Закончив свои труды праведные и прополоскав ведро и швабру и положив все это на место, я поплелась к Букашке Джиму, потому как кажется места укусов начали набухать, вот уже и глаз левый заплыл. И губы раздуло. Джим сделал мне примочки, и отправил спать.
Утро было прекрасным, в отличие от моего лица. Все что мне удалось рассмотреть в зеркало, что у меня нет левого глаза, ну прямо как Кривая жаба. И губы как у того же земноводного.
Выйдя на палубу, я не поняла почему так пусто на ней. Куда все делись.
Я хотела вернуться в свою каморку, чтобы своим видом не распугивать чаек, как меня остановил окрик, ясно капитан не в духе все и попрятались, одна я попалась:
– Найт! – то из своей каюты на палубу выходил капитан. Я даже залюбовалась им при свете солнца, роскошные волосы, большие глаза. А с чего у него такие большие глаза. По мере того, как капитан приближался ко мне его глаза и правда округлились до неимоверных размеров.
– Что с твои лицом? – спросил он приблизившись. – И почему у меня в каюте пахнет фиалками?
“Матерь!”, я не поняла взмолилась я, или выругалась, он такой красивый тут, а у меня же вид, как, да как у жабы. “Ну за что!” – пронеслось у меня в голове.
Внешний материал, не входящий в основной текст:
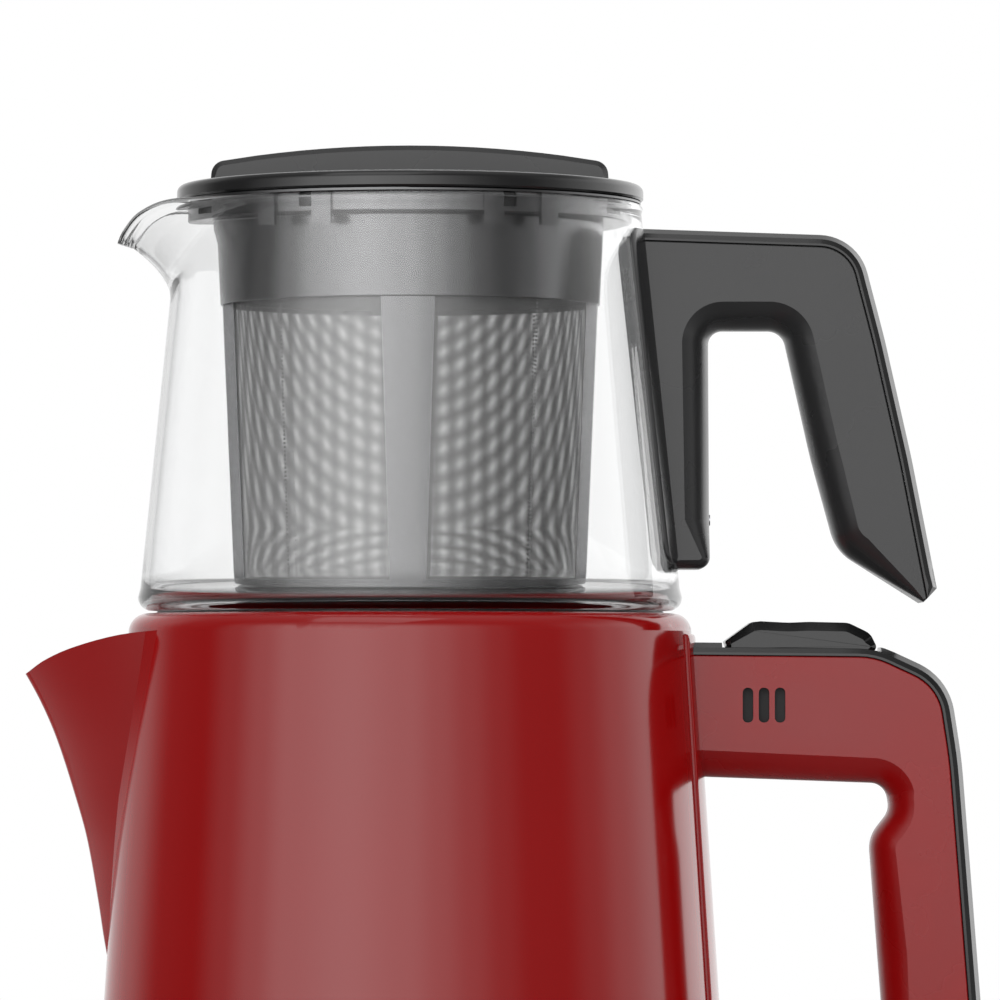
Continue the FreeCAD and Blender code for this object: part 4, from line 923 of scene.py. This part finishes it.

Потом я поняла, что у моего такого душеумопомрачительного вида есть и свои плюсы. Скорее всего он шел меня ругать, а так я несчастная, меня пожалеть надо. Наивная.
Капитан стоял и ждал ответов. Сурово так ждал. Осуждающе…Глаза его опять приняли свою излюбленную позу прищура.
А вокруг нас уже стали собираться матросы. Увидев, что публики вокруг прибавилось, конечно, развлечений то у них в последнее время так мало было. Это сарказм. Я встала в позу обиженной покорности, склонила голову, но произнесла как могла старательно, ну насколько позволяли распухшие губы:
– Я нафла пафеку, на опуфке лефа, а там пфелы делаюф меф, мы ф Фефаком хофели дофать меф для фех, а пфелы наф покуфали. А Бофман прикафал мне облафорофить ваф гальюн ф накафание. – и ещё ниже склонив печально голову, добавила, – И там не фиалки, а фенфель. Офень муфкой жапах.
Капитан поднял глаза к небу и долго так смотрел, наверное, на чаек. Потом вздохнул и бросив кратко – Боцмана! – ушел в каюту.
Матросы больше не могли сдерживаться, дружный рев огласил округу. Они просто валились на палубу от хохота, вытирая слезы. А я опять поплелась плакаться в фартук папаше Анджело.
Дня через два укусы прошли и у меня, и у всех ужаленных матросов, а ещё через два дня мы причалили к городку Дарванстаден. Как ни странно это звучит, но для покупки одежды. Я гордо собиралась за покупками с папашей Анджело, он обещал прикупить мне новую рубашку, ну и ещё кое-чего, а для чего не сказал. А то однажды, заглянув в мою каморку и увидев, как я пытаюсь стянуть на своей груди края моей старой рубашки, он вздохнул и задумчиво прогудел, глядя на мои потуги:
– Да, деточка, волосы то мы с тобой додумались как замаскировать, многие у нас тут с косичками, – кстати он категорически отказывался мне их остригать слишком коротко, а предложил заплетать в косу, а сверху одевать платок-бандану.
Притом, что мой нос обгорел на солнце, а щеки немного опали на такой- то пище, но скулы выгодно выделялись и я лицом выглядела теперь как нормальный подросток. Вот только грудь…росла. Немного помогала куртка, да все чаще я носила Шурша за пазухой, но мы входили в тропические воды. В жару не походишь в куртке тем более с мехом внутри.
Поэтому папаша Анджело и взял меня отдельно от всей команды с собой. В городе, зайдя в лавку портного, кок сразу подошел к прилавку и показывая владельцу лавки на меня стал объяснять, что нужно мне из одежды. В итоге мне подобрали просторную бордовую рубашку с манжетами и воротником жабо, а поверх торговец предложил коротенький легкий серый объемный жилет. К этой двойке прилагались довольно просторные укороченные зеленые штаны. А на ногах все тут носили универсальную обувь – сандалии. Мне наряд понравился, и я сразу в него оделась прямо в лавке. Потом папаша Анджело оставил меня на площади, лакомиться вкусной плюшкой и смотреть на дрессированную обезьянку, а сам куда-то ушел, сказав, что ненадолго.